Mr Justice Kelly had remarked, as Dunnes had not appealed his Commercial Court judgment last March enforcing an arbitrator's award to Holtglen against Dunnes, it was difficult to see how Dunnes has a defence to payment.







Last March, Mr Justice Kelly granted summary judgment for €20.4m to Holtglen against Dunnes after upholding an arbitrator's award to Holtglen arising from a 2007 agreement to build the centre for €37m.







Dunnes said it had to date paid some €18m for the centre on foot of the 2007 agreement for construction of the development for some €37m.



In correspondence, it indicated it would pay another €7.5m and transfer its rights in the centre to NAMA if that was accepted as the end of its obligations.







Last September, Holtglen served a notice under Section 214 of the Companies Act on Dunnes. Section 214 provides, where judgment has been obtained against a limited company and the debt is not paid within 21 days of the notice, a petition can be presented seeking to have the company wound up.
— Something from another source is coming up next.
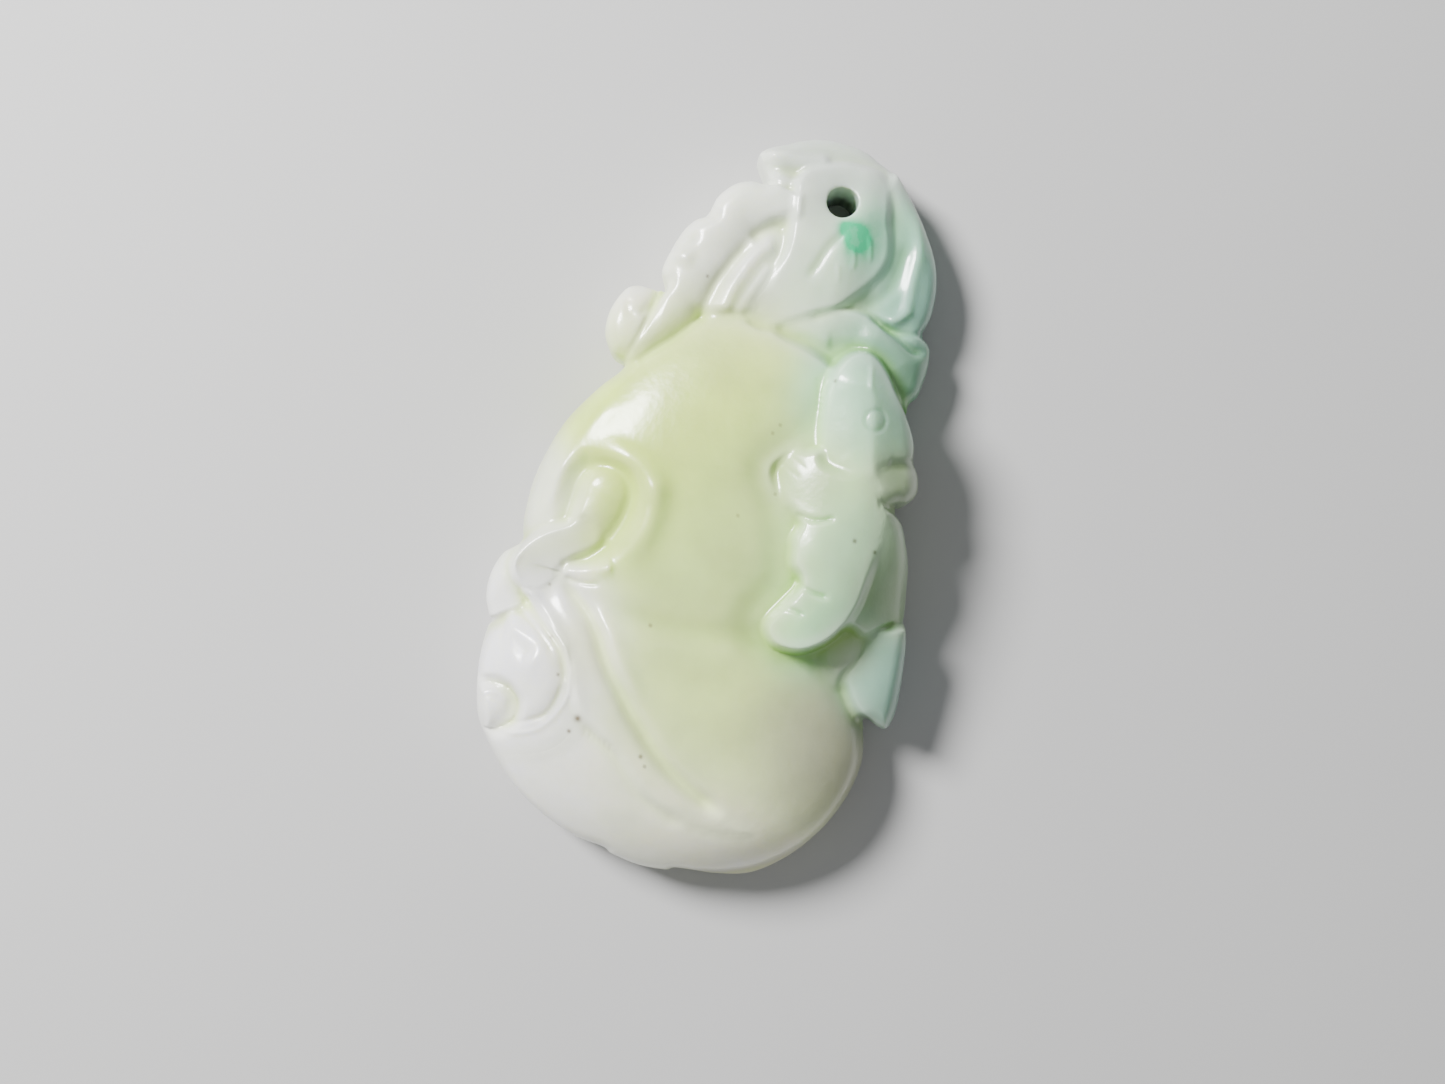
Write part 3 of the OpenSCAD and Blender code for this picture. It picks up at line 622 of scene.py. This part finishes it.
lay(FRONT_LEAF, front_leaf, 0.4)
line([(1.8, 18.2), (1.7, 17.6), (1.2, 16.7), (0.8, 15.4), (0.3, 14.2)], -0.16, 0.3, 0.25)
line([(-1.5, 19.6), (-1.3, 18.7), (-1.1, 17.6)], 0.15, 0.25, 0.3)
line([(2.6, 17.2), (2.9, 16.4), (3.0, 15.6)], 0.07, 0.14, 0.3)
line([(3.3, 18.2), (3.7, 17.4), (3.9, 16.4)], 0.07, 0.14, 0.3)
line([(1.9, 16), (2.2, 15.3), (2.4, 14.6)], 0.06, 0.14, 0.3)
spot(CORD_HOLE[0], CORD_HOLE[1], -0.35, 1.25)


# the ribbon: bud, strap and long tail
def bud(p):
    d, t, s = p.along([(-7.5, -1.7), (-7.7, -2.6), (-8.2, -3.6), (-8.9, -4.6)])
    return 6.5 - 0.2 * d * d - 0.2 * t


lay(BUD, bud, 0.6)


def tail(p):
    d, t, s = p.along([
        (-11.1, -8.4), (-9.8, -9.5), (-8.6, -10.4), (-7.2, -11.4), (-6.5, -12.4), (-6.0, -13.6),
        (-5.2, -15), (-4, -15.9), (-2.6, -16.7), (-1.6, -17.6), (-0.4, -18.5), (1.2, -19.1), (3, -19.6),
        (5, -19.7)])
    raised = fade(1, 0.4, t)
    return (soft_max(TOP[p.here] + 0.4, 5.7, 0.3) - 0.16 * d) * raised + (TOP[p.here] + 0.08) * (1 - raised)


def strap(p):
    d, t, s = p.along([
        (-7.9, -3.2), (-8.6, -3.9), (-9.3, -4.3), (-10.2, -4.9), (-11.1, -5.75), (-11.7, -6.7),
        (-11.7, -7.6), (-11.1, -8.5), (-10.4, -9.2), (-9.6, -9.8)])
    return 6.2 - 0.5 * t - np.where(s > 0, 0.07, 0.45) * d


lay(LOBE, lambda p: 4.5 - 0.18 * (p.X + 11.6) ** 2 - 0.06 * (p.Y + 8.6) ** 2, 0.4)
lay(TAIL, tail, 0.45)
lay(STRAP, strap, 0.4)
line([(-6.4, -4.6), (-7.2, -5.3), (-8.2, -6.1), (-9.1, -6.9)], -0.15, 0.35, 0.12)
line([(-8.9, -6.95), (-8.1, -6.8), (-7, -6.4), (-5.8, -5.9)], 0.3, 0.4, 0.12)
line([(-8.8, -7.2), (-8.2, -7.45), (-7.3, -7.4), (-6.2, -7.1)], -0.2, 0.16, 0.2)
line([(-9.1, -7.1), (-8.1, -8.1), (-7.2, -8.8), (-6.4, -9.4), (-5.6, -10.3), (-5, -11.2), (-4.2, -12.2),
      (-3.2, -13.2), (-2.3, -14.2), (-1.4, -15), (-0.5, -15.8), (1, -16.9), (3, -17.9), (5, -18.6)],
     -0.5, 0.5, 0.1)
line([(-7.4, -7.9), (-6.2, -8.7), (-5.1, -9.7), (-4.3, -10.9), (-3.2, -12.1), (-1.6, -13.6)],
     0.22, 0.6, 0.25)
line([(-5.2, -15.2), (-4, -16.1), (-2.6, -16.9), (-1.6, -17.8), (-0.4, -18.8), (1.2, -19.5), (3, -19.9)],
     -0.16, 0.5, 0.15)

line([(-11.2, -5.9), (-11.75, -6.8), (-11.8, -7.7), (-11.3, -8.45), (-10.2, -9.0), (-9.2, -9.6),
      (-8.3, -10.4), (-7.3, -11.4), (-6.7, -12.4)], 0.16, 0.3, 0.15)

# the ruyi scroll: a low cushion with incised rings, and a bead
lay(RUYI, lambda p: TOP[p.here] + 0.22, 0.9)
lay(CUSHION, lambda p: TOP[p.here] + 0.3 * fade(0, -1.5, p.edge(CUSHION)), 0.2)
spot(-9.3, -12.4, 0.5, 1.7, 1.6)
# a flat facet on the cushion
lay([(-11.2, -10.9), (-10.1, -11.1), (-9.0, -11.8), (-9.4, -13.1), (-10.6, -12.8)],
    lambda p: 6.3 + 0.4 * (p.X + 9.9) - 0.16 * (p.Y + 12), 0.5)
RING = [(-11.2, -8.8), (-9.8, -9.7), (-8.6, -10.5), (-7.3, -11.4), (-6.7, -12.4), (-6.35, -13.4),
        (-6.3, -14.3), (-6.6, -15.3), (-7.1, -16.2), (-7.8, -16.9), (-8.8, -17.4), (-9.8, -17.6),
        (-11, -17.7)]
line(RING, 0.13, 0.14, 0.05)
line([(x - 0.3, y - 0.25) for x, y in RING[:6]], -0.14, 0.2, 0.1)
line([(-6.9, -13.2), (-6.85, -14.2), (-7.2, -15.5), (-8.1, -16.3), (-9.2, -16.9), (-10, -17.2)],
     -0.16, 0.16, 0.15)
line([(-11.2, -10.2), (-9.7, -10.8), (-8.4, -11.6), (-7.8, -12.2)], -0.2, 0.16, 0.15)
line([(-11.3, -10.8), (-9.9, -11.5), (-9, -12.2), (-9.3, -13.6)], 0.12, 0.4, 0.25)
lay(BEAD, lambda p: np.minimum(p.dome(BEAD, -10.6, -16.3, 4.2, 5.4, 2.0), TOP[p.here] + 0.12), 0.8)
line([(-12.4, -15.2), (-11.6, -14.8), (-10.4, -14.6), (-9.4, -15)], -0.12, 0.22, 0.2)
line([(-11.9, -15.9), (-11.2, -15.5), (-10.4, -15.5), (-9.8, -16)], 0.1, 0.2, 0.2)

# the animal: lower parts first, then its back and head
lay([(7.4, -4.6), (10.2, -4.6), (10.6, -7), (10, -8.4), (9, -8.9), (7.6, -7.8)], 5.3, 0.8)
lay(RAT_TAIL, lambda p: 5.6 - 0.12 * (p.X - 11.2) ** 2 + 0.08 * (p.Y + 4), 0.45)


def haunch(p):
    out, far_out = np.clip(p.X - 6.6, 0, 9), np.clip(p.X - 9, 0, 9)
    return RAT_TOP - 0.1 * out**2 - 0.65 * fade(0.2, -3.6, p.Y) - 0.15 * far_out


def face(p):
    # a roof: its ridge runs from the snout over the brow to the neck
    d, t, s = p.along([
        (5.0, 11.8), (5.5, 10.2), (5.8, 9), (6.2, 7.9), (6.45, 7), (6.7, 6), (6.95, 5.2), (7.15, 4.45),
        (7.5, 3.8), (8.1, 3)])
    return RAT_TOP - np.where(s > 0, 0.68 * (np.sqrt(d * d + 0.09) - 0.3), 0.135 * d * d)


lay(HAUNCH, haunch, 0.4)
lay(FAR_PAW, lambda p: face(p) - 0.15 - 0.12 * (p.Y - 3.7) ** 2, 0.4)


def rat_back(p):
    right, left = np.clip(p.X - 6.6, 0, 9), np.clip(6.6 - p.X, 0, 9)
    h = RAT_TOP - 0.10 * right**2 - 0.09 * left**2 - 0.5 * fade(-3.4, -8.2, p.Y)
    # the fore paw, thigh and hind foot each swell a little
    return (h + p.bump(3.1, 2.4, 0.1, 1.2, 1.2) + p.bump(5.4, -1.4, 0.2, 1.4, 1.4)
            + p.bump(5.6, -5.8, 0.15, 1.4, 1.2))


lay(RAT_BACK, rat_back, 0.35)
lay(HEAD, lambda p: face(p) - 1.2 * fade(8.6, 11.6, p.Y), 0.45)
# under the jaw the neck drops to the far paw
line([(8.2, 4.9), (8.9, 4.9), (9.6, 5.1), (10.4, 5.4)], -0.08, 0.35, 0.15)
line([(5.6, 10.4), (5.8, 9.2), (6.1, 8.3)], 0.1, 0.16, 0.3)
# thin creases behind the fore leg, before the hind leg and between the toes
line([(3.7, 0.35), (4.6, 0.2), (5.4, 0.35), (6.2, 0.8)], -0.22, 0.16, 0.2)
line([(4.7, -3.3), (5.4, -3.8), (6.2, -4.0), (7.2, -3.95)], -0.22, 0.16, 0.2)
line([(4.2, -5.5), (5, -5.3), (6.1, -5.4)], -0.15, 0.14, 0.2)
line([(2.3, 3.7), (2.9, 3.4), (3.7, 3.0)], -0.025, 0.1, 0.2)
line([(2.0, 3.1), (2.6, 2.8), (3.5, 2.4)], -0.025, 0.1, 0.2)
p = Patch(5, 9, 5, 9.5)
ring = np.hypot(p.X - 6.75, p.Y - 6.95)
TOP[p.here] += 0.03 * bell(ring, 0.4) - 0.08 * bell(ring - 0.62, 0.14)
spot(0.8, -23.8, 0.4, 1.6, 0.5)

# marks left by the file, beside the animal's neck and under the ribbon's tail
for k in range(6):
    line([(2.6 + 0.12 * k, 8.6 - 0.35 * k), (3.1 + 0.12 * k, 8.4 - 0.35 * k)], -0.04, 0.11, 0.3)
    line([(-4.7 + 0.35 * k, -15.6 - 0.1 * k), (-4.6 + 0.35 * k, -16.4 - 0.1 * k)], -0.04, 0.11, 0.3)

# how far each place sinks below its surroundings; it drives the painted shade in hollows and the painted
# light on ridges
HOLLOW_SHADE = np.clip((blur(TOP, 0.7) - TOP) / 0.5, -1, 1.4)
stone_side = whole.edge(STONE)

# ---- the pieces: one for each motif, cut from the same carving ----

EDGE_R = 1.1        # rounding between the face and the stone's outer side
BACK_R = 1.0        # rounding between the outer side and the polished back
LAP = 2 * STEP      # how far a piece dives under its neighbour
PIECE_FLOOR = 0.06  # the motifs stop this far above the polished back
BODY_TOP = 2.2      # height of the thin body under them
BODY_INSET = 0.15   # how far the body's side stays inside the stone's
BODY_R = 0.8        # rounding of the body's upper edge


def stone_field(p, floor):
    top = TOP[p.here]
    gx, gy = np.gradient(top, STEP)
    lean = np.sqrt(1 + gx**2 + gy**2)[:, :, None]
    z = np.arange(-3, round((top[stone_side[p.here] < 0.5].max() + 0.5) / STEP) + 1) * STEP
    f = round_both(stone_side[p.here][:, :, None] + 0 * z, (z - top[:, :, None]) / lean, EDGE_R)
    return z, round_both(f, floor - z + 0 * f, BACK_R)


def bored(p, f):
    return np.maximum(f, (CORD_HOLE_R - np.hypot(p.X - CORD_HOLE[0], p.Y - CORD_HOLE[1]))[:, :, None])


# front to back: each motif is cut out of what the ones before it leave
MOTIFS = [
    ("rat_body", ["rat_head", "rat_trunk", "rat_forepaw", "rat_hind_leg"], "jade_green", [HEAD, RAT_BACK]),
    ("rat_far_paw", ["rat_far_paw"], "jade_green", [FAR_PAW]),
    ("rat_haunch", ["rat_haunch"], "jade_green", [HAUNCH]),
    ("rat_tail", ["rat_tail"], "jade_green", [RAT_TAIL]),
    ("ruyi_bead", ["ruyi_bead"], "jade_white", [BEAD]),
    ("ruyi_scroll", ["ruyi_scroll"], "jade_white", [RUYI]),
    ("ribbon_tail", ["ribbon_tail"], "jade_yellow", [TAIL]),
    ("ribbon_bend", ["ribbon_bend"], "jade_white", [STRAP]),
    ("ribbon_loop", ["ribbon_loop"], "jade_yellow", [BUD]),
    ("side_lobe", ["side_lobe"], "jade_white", [LOBE]),
    ("front_leaf", ["front_leaf"], "jade_pale", [FRONT_LEAF]),
    ("stem", ["stem"], "jade_pale", [STEM]),
    ("vine_curl", ["vine_curl"], "jade_pale", [CURL]),
    ("vine_scroll", ["vine_scroll"], "jade_lilac", [VINE]),
    ("crest_leaf", ["crest_leaf"], "jade_lilac", [CREST]),
    ("side_leaf_upper", ["side_leaf_upper"], "jade_green", [SIDE_UPPER]),
    ("side_leaf_lower", ["side_leaf_lower"], "jade_green", [SIDE_LOWER]),
    ("back_petal", ["back_petal"], "jade_lilac", [PETAL]),
]
taken = np.full(whole.X.shape, 1e9)
for name, nodes, slot, outlines in MOTIFS:
    p = Patch.around(sum(outlines, []), 1.2)
    mine = np.minimum.reduce([p.edge(o) for o in outlines])
    z, f = stone_field(p, PIECE_FLOOR)
    cut = np.maximum(mine - 0.5 * STEP, -taken[p.here])
    f = round_both(f, cut[:, :, None] - LAP + 0 * f, LAP)
    mesh_piece(name, p, z, bored(p, f), cut, nodes)
    taken[p.here] = np.minimum(taken[p.here], mine)

# the gourd is what is left of the face, on a thin body that runs the length of the stone and makes its back
z, f = stone_field(whole, 0.0)
f = round_both(f, -taken[:, :, None] - LAP + 0 * f, LAP)
low = z < BODY_TOP + 1
body_side = stone_side[:, :, None] + BODY_INSET + 0 * z[low]
body = round_both(body_side, z[low] - BODY_TOP + 0 * f[:, :, low], BODY_R)
f[:, :, low] = np.minimum(f[:, :, low], round_both(body, -z[low] + 0 * body, BACK_R))
mesh_piece("gourd", whole, z, bored(whole, f), -taken, ["gourd_upper", "gourd_lower"])


# ---- camera, floor and light ----

def plain(name, colour, roughness, grain, amount):
    m = bpy.data.materials.new(name)
    m.use_nodes = True
    n, links = m.node_tree.nodes, m.node_tree.links
    bsdf = n["Principled BSDF"]
    bsdf.inputs["Roughness"].default_value = roughness
    noise = n.new("ShaderNodeTexNoise")
    noise.inputs["Scale"].default_value = grain
    ramp = n.new("ShaderNodeMix")
    ramp.data_type = "RGBA"
    ramp.inputs["A"].default_value = (*colour, 1)
    ramp.inputs["B"].default_value = (*(c * amount for c in colour), 1)
    links.new(noise.outputs["Fac"], ramp.inputs["Factor"])
    links.new(ramp.outputs["Result"], bsdf.inputs["Base Color"])
    return m


bpy.ops.mesh.primitive_plane_add(size=1.6)
floor = bpy.context.object
floor.name = "floor"
floor.data.materials.append(plain("floor", (0.56, 0.555, 0.55), 0.8, 60, 0.94))


def lamp(name, size, power, place, aim=(0, 0, 0), colour=(1, 1, 1)):
    light = bpy.data.lights.new(name, "AREA")
    light.shape = "DISK"
    light.size = size
    light.energy = power
    light.color = colour
    obj = bpy.data.objects.new(name, light)
    obj.location = place
    away = np.array(place, float) - np.array(aim, float)
    away /= np.linalg.norm(away)
    obj.rotation_euler = (math.acos(away[2]), 0, math.atan2(away[1], away[0]) + math.pi / 2)
    bpy.context.scene.collection.objects.link(obj)


lamp("key", 0.09, 2.05, (-0.19, 0.075, 0.18))
lamp("fill", 0.4, 0.12, (0.16, -0.12, 0.26))

world = bpy.data.worlds.new("studio")
world.use_nodes = True
world.node_tree.nodes["Background"].inputs[0].default_value = (0.92, 0.96, 1, 1)
world.node_tree.nodes["Background"].inputs[1].default_value = 0.24
bpy.context.scene.world = world

cam = bpy.data.cameras.new("camera")
cam.lens = 35
cam.sensor_width = 36
cam.clip_start = 0.002
camera = bpy.data.objects.new("camera", cam)
camera.location = (CAMERA_AT[0] * MM, CAMERA_AT[1] * MM, CAMERA_AT[2] * MM)
camera.rotation_euler = (0, 0, math.radians(CAMERA_TURN))
bpy.context.scene.collection.objects.link(camera)
bpy.context.scene.camera = camera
In letters to Mr McDonagh this month, Mrs Heffernan accused NAMA of failing to address any of the "substantial" issues raised by Dunnes concerning the centre and said a report prepared by a planning consultant for Dunnes expressed the view the centre was not compliant with planning permission.







In reply, Mr McDonagh insisted Dunnes must pay the €21.6m to Holtglen before NAMA would engage in any talks about the operation of the Ferrybank development. NAMA Chairman Frank Daly also told Mrs Heffernan in letters he did not agree the centre was not commercially viable. Dunnes' failure as anchor tenant to fit out and open its anchor store had adversely affected the reputation of the centre and of Holtglen, he said.